Faulks’s third novel. The title derives from the old Cockney phonetic joke: A for ’Orses, B for Mutton, C for Yerself, and so on. Each of its 26 chapters is set in a different place; the name of each place begins with a different letter of the alphabet. The structure of the novel is thus not one of linear time, but the apparently random one of alphabetical order.

The main character, Pietro, is English with an Italian mother. He works as a photographer, and there is a snapshot quality to some of the chapters and place descriptions. The dislocation of time and the alphabetic imperative mean that we see him traumatically parting from his lover before we see them meet. ‘I liked the idea of fate that this seemed to bring to their early friendship,’ Faulks said. ‘I also liked it that I was able to resurrect people. Someone who dies in chapter four is healthy and well in chapter 12. I believed this said something about the way we experience time.’

Human Traces

Five years in the research and writing, the epic Human Traces, Faulks’s seventh novel, was, and remains, his most ambitious yet. Its theme is the nature of humanity: the make-up of our conscious minds and what it is that makes humans so perplexingly different from other creatures.

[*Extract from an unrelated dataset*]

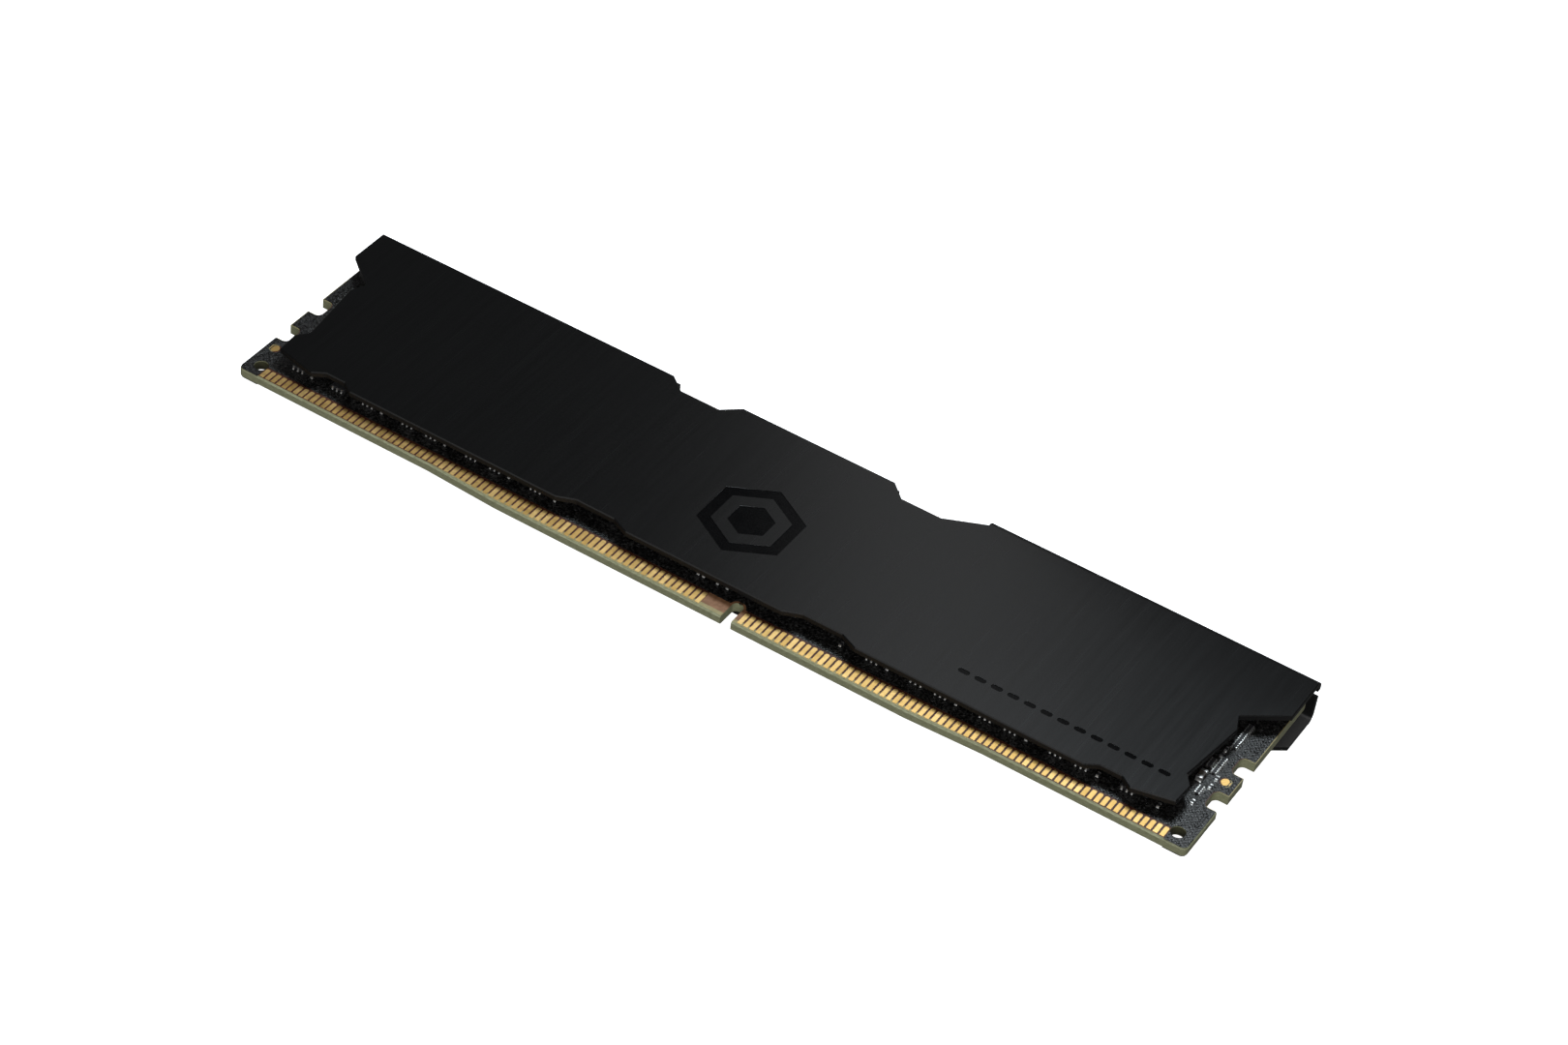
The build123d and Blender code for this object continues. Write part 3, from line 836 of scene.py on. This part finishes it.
def softbox(name, place, target, size, power, colour=(1, 1, 1)):
    """Rectangular studio light, in metres and watts."""
    light = bpy.data.lights.new(name, "AREA")
    light.shape = "RECTANGLE"
    light.size, light.size_y = size
    light.energy = power
    light.color = colour
    lamp = bpy.data.objects.new(name, light)
    lamp.location = place
    toward = Vector(target) - Vector(place)
    lamp.rotation_mode = "QUATERNION"
    lamp.rotation_quaternion = toward.to_track_quat("-Z", "Y")
    lamp.visible_camera = False
    bpy.context.scene.collection.objects.link(lamp)


def build_lights():
    """Broad light from the front, and narrow ones behind that glance off the top face."""
    softbox("front_fill", (-0.1, -1.2, 0.95), (0, 0, 0), (1.6, 0.8), 4.0)
    softbox("front_right", (0.5, -0.9, 0.5), (0.03, 0, 0), (0.5, 0.4), 4.6)
    softbox("key_strip", (-0.083, 0.235, 0.235), (0.024, 0, 0), (0.06, 0.26), 0.042)
    softbox("back_right", (0.015, 0.068, 0.26), (0.04, 0, 0), (0.07, 0.07), 0.60,
            (0.85, 0.94, 1.0))
    softbox("back_left", (-0.06, 0.08, 0.30), (0, 0, 0), (0.10, 0.07), 0.025)


def build_camera():
    """Camera at the photograph's viewing angle."""
    data = bpy.data.cameras.new("photo_camera")
    data.sensor_width = CAMERA_SENSOR
    data.lens = CAMERA_LENS
    data.clip_start, data.clip_end = 0.01, 50.0
    camera = bpy.data.objects.new("photo_camera", data)
    eye, aim = Vector(CAMERA_EYE) * MM, Vector(CAMERA_AIM) * MM
    camera.location = eye
    camera.rotation_mode = "QUATERNION"
    turn = (aim - eye).to_track_quat("-Z", "Y")
    camera.rotation_quaternion = turn @ Quaternion((0, 0, 1), math.radians(CAMERA_ROLL))
    bpy.context.scene.collection.objects.link(camera)
    bpy.context.scene.camera = camera


paint_cad_nodes()
build_spreaders()
build_contacts()
build_packages()
build_small_parts()
soft_pad("front_thermal_pad", "front_gap_pad")
soft_pad("rear_thermal_pad", "rear_gap_pad")
build_board_relief()
build_floor()
build_world()
build_lights()
build_camera()
bpy.context.scene.view_settings.view_transform = "Standard"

Vintage Book Of War Stories

In this anthology, Sebastian Faulks has collected samples of the the best fictional writing about war in the 20th century. From the First World War to the Gulf War, they depict the soldier’s experience from call-up to demobilisation and after. Truly international in scope, the anthology includes writing by Erich Maria Remarque and Pat Barker, Isaac Babel and Ernest Hemingway, Heinrich Böll and Norman Mailer, J.G.Ballard and Tim O’Brien, Julian Barnes and Louis de Bernières. Together, these writers not only evoke the horrors of war, but also illuminate its friendships, quieter moments and unexpected humour.

The anthology was co-edited by German-born Vintage editor, Jörg Hensgen.